The Broader Attack Landscape Accelerating Across All Platforms
The spike in iOS attacks sits within a larger trend. Overall injection attacks increased 741 percent year-over-year across all device types, according to iProov’s Security Operations Center (iSOC) and threat intelligence teams. The shift reveals a critical vulnerability: device type no longer guarantees protection against sophisticated biometric fraud.
Dr. Andrew Newell, chief scientific officer at iProov, attributes the escalation to generative AI capabilities. “Identity is becoming the new battleground in cybersecurity,” Newell stated. “Generative AI is allowing attackers to industrialize digital impersonation at scale. To defend against this, organizations must be able to establish genuine human presence in digital interactions to ensure trust and security.”
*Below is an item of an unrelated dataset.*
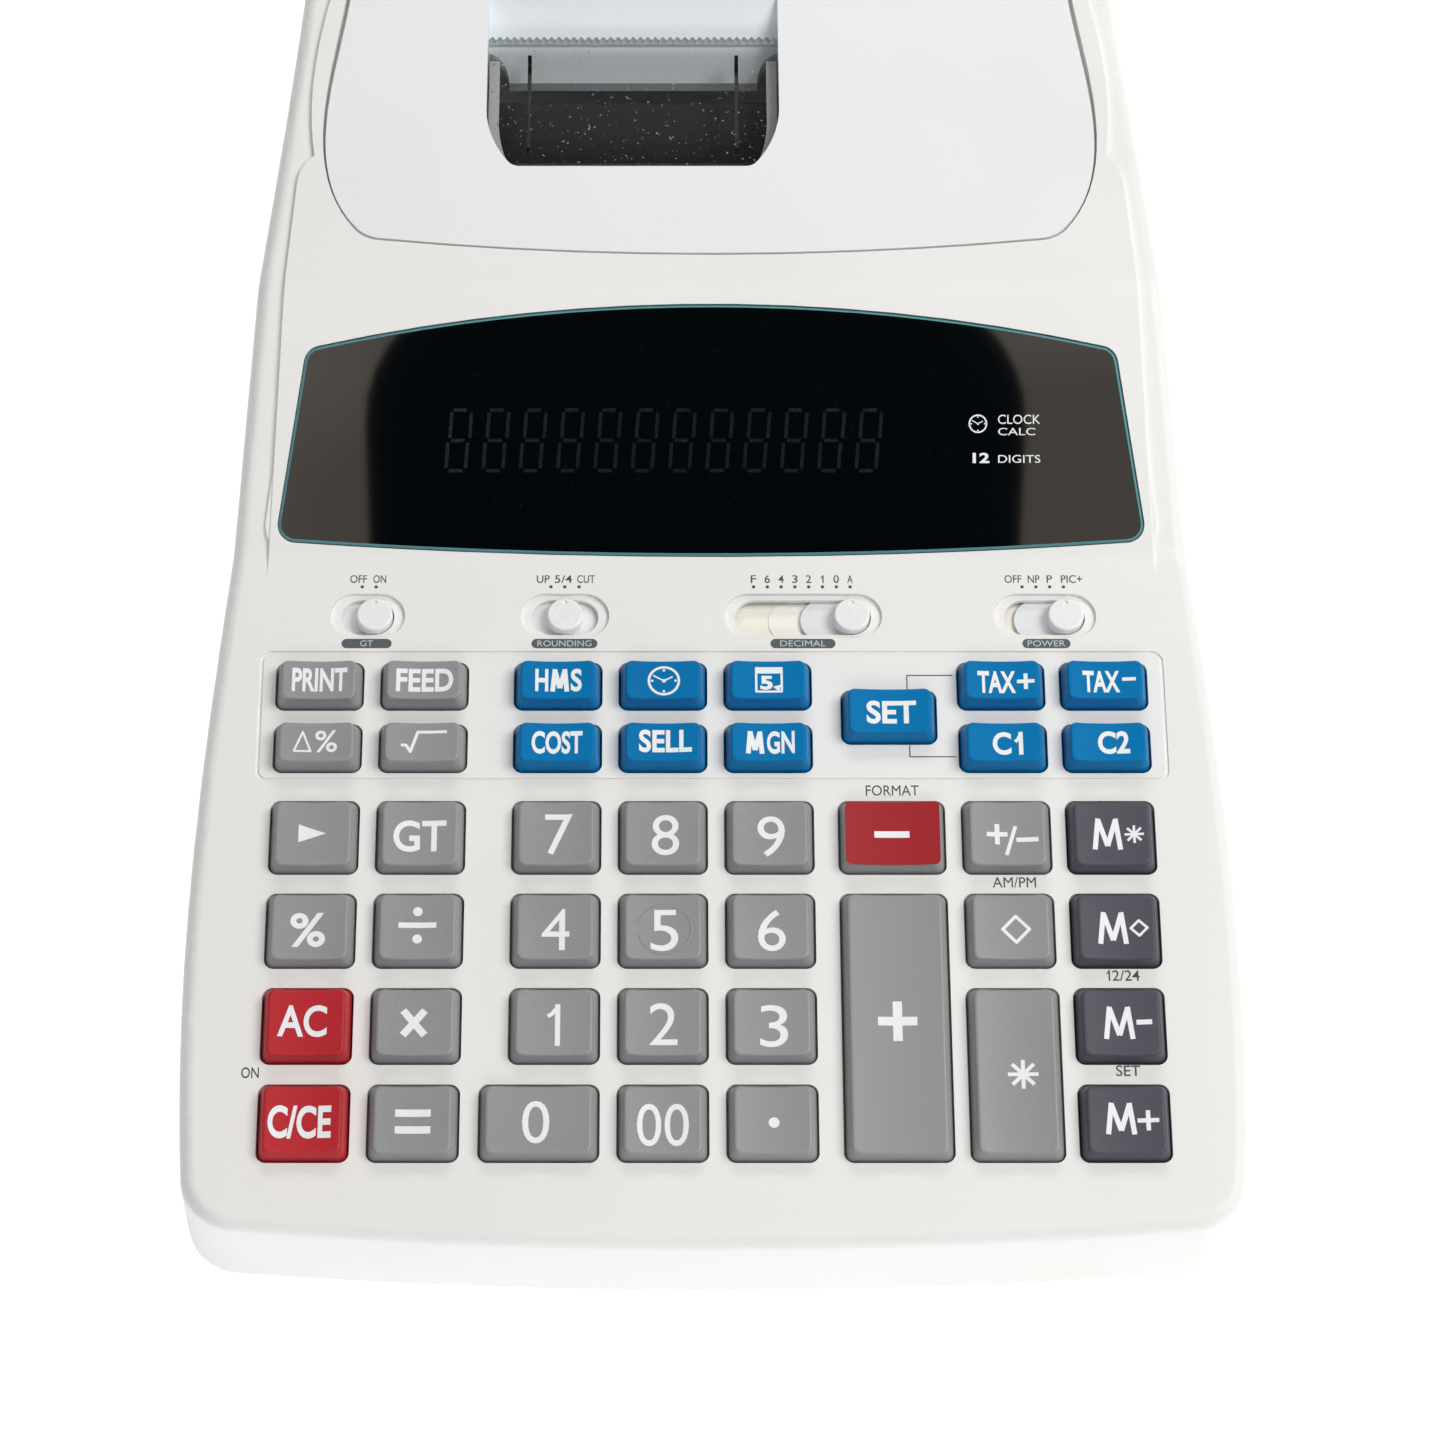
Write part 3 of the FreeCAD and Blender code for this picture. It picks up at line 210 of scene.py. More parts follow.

How Attackers Are Weaponizing AI-Generated Deepfakes
The threat operates through injection attacks, where criminals deploy AI-generated or manipulated biometric data to defeat facial recognition and liveness detection systems. These attacks undermine identity verification workflows, particularly Know Your Customer (KYC) compliance checks critical to financial services and regulated industries.
iProov’s report identifies a predictable pattern: criminal groups test new fraud techniques in Southeast Asia first, then scale and adapt them to other regions, especially Latin America. As attack sophistication increases, the report warns that hyper-realistic deepfakes will introduce “systemic operational risk” as AI movement tools become less constrained.
Standards and Defenses Taking Shape
To counter this threat landscape, iProov emphasizes alignment with emerging security frameworks. Organizations should adopt NIST SP 800-63-4, CEN/TS 18099, FIDO Face Verification Certification, and the emerging ISO/IEC 25456 standards. These frameworks establish baseline requirements for facial recognition and biometric verification resilience.
The company has also flagged an emerging concern: the accountability vacuum surrounding autonomous AI agents used in identity verification workflows. Without clear ownership and transparency, organizations risk deploying systems that lack human oversight during critical authentication decisions.
Market Opportunity and Forward Momentum
The urgency is reflected in market growth projections. Face and voice biometric deepfake and injection attack detection technologies are building toward a nearly $5 billion market by 2027, according to the 2025 Deepfake Detection Market Report and Buyers Guide from Biometric Update and Goode Intelligence.
The 1,151 percent iOS surge underscores a hard reality: no platform is immune. Organizations relying on biometric authentication must assume attackers will target their specific user base and invest in continuous identity threat detection rather than static device-level defenses.